Au marais, près du pont de Renteria, le héron toujours là, à l'avant de la roselière, dans sa posture aérienne et silencieuse.

Sur le chevalet le pinceau de Basilio tente de peindre les secrets de la lumière, le mystère des ombres des gestes lents, le silence qui bruisse. Il tente d'accrocher le vivant à la toile.

La chemise blanche déchirée à l‘épaule porte des traces noirâtres et le sang d'un soldat. Comme les prémices d'une autre blessure.

L'avion allemand enfante ses bombes, elles tombent de son ventre métallique sur le village de Guernica un jour de marché où les rires éclataient, comme des fleurs du mal.

Au marais, le héron cendré s'envole apeuré. Il ne comprend pas ce géant , oiseau de l'enfer venu fendre la paix, le printemps plein de promesses.

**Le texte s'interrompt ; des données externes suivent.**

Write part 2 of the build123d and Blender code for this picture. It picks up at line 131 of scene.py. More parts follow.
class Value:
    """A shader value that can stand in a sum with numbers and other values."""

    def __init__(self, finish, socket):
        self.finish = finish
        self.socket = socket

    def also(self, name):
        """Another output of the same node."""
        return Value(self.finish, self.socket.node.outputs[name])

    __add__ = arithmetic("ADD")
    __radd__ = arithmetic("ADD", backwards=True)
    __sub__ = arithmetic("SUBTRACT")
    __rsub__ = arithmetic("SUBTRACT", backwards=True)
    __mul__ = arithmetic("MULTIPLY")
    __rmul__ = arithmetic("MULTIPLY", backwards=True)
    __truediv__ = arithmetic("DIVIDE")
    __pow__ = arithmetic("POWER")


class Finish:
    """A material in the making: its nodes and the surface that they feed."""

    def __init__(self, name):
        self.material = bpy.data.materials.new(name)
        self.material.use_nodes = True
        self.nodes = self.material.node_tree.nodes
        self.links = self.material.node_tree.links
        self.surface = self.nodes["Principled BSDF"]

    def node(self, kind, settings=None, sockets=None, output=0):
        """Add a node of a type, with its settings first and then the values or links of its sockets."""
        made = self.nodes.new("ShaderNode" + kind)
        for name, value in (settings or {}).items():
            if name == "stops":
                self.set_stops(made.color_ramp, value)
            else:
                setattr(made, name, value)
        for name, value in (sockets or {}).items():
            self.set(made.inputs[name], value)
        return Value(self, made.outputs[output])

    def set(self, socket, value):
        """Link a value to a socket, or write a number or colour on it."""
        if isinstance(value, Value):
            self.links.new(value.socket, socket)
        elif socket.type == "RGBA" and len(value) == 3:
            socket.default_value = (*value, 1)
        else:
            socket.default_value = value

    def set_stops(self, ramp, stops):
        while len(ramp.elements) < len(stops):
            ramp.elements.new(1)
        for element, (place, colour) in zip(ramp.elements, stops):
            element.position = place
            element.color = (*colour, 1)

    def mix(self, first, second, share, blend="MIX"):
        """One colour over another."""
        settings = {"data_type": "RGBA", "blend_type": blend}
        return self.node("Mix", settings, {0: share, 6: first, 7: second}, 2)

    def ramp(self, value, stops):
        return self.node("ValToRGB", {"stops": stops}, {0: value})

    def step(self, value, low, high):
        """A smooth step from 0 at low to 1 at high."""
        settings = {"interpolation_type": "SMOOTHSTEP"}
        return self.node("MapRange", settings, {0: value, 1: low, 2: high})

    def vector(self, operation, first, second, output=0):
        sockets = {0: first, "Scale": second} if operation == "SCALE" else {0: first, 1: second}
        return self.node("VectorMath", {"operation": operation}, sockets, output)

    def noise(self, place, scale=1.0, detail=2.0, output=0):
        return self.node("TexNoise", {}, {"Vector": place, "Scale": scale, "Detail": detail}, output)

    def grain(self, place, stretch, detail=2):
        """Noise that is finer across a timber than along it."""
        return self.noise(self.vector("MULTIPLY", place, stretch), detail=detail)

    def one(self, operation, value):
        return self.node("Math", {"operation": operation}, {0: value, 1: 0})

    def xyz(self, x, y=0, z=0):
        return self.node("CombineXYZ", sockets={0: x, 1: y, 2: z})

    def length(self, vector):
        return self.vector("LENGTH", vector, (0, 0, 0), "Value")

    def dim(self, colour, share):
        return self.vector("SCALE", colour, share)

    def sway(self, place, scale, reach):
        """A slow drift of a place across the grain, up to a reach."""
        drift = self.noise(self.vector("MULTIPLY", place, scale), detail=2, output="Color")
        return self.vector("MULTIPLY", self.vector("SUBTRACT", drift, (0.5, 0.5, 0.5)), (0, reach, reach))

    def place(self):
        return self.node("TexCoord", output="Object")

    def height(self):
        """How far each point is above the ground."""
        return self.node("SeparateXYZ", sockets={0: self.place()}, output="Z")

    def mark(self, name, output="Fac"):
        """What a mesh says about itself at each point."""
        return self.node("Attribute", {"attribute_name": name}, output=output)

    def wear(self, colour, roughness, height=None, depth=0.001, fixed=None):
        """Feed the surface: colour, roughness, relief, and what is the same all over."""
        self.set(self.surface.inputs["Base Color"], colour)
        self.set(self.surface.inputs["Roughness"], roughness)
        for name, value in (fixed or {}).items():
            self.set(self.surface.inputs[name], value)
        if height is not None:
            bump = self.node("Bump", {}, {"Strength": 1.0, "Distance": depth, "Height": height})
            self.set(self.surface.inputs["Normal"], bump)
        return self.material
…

Il y a cette bicyclette couchée dans la poussière dont la roue tourne dans le vide. À ce moment de ma lecture j'ai pensé à l'image de l'homme à la bicyclette fauchée par une mitraillette, ou je ne sais plus par quel bras de malheur, dans un village ukrainien au début de l'invasion russe.
La fragilité, la vie simple et paisible face à la force sombre, écrasante, sans âme. Une image qui raconte au-delà des mots.

Puis, sur le fil du mur du couvent, Basilio semble faire le héron, en équilibre instable entre l'instant d'avant et le présent sans plus d'horizon, avec sa chemise blessée à l'épaule.

Picasso le peintre mondialement connu et Basilio, l'artiste anonyme, ont tous deux peint le bombardement de Guernica. Chacun avec sa sensibilité, l'un par les échos, l'autre par sa présence discrète et si attentive. La toile de Basilio restera invisible aux visiteurs de l'exposition, mais pourtant si réelle au lecteur et sans doute à Picasso en visite dans ce roman.

Deux témoins pour tenter d'accrocher le vivant à la toile, et la mort aussi.
Un roman puissant par sa pudeur et sa poésie. Puisse l'art raconter pour ne pas oublier, pour ne pas recommencer.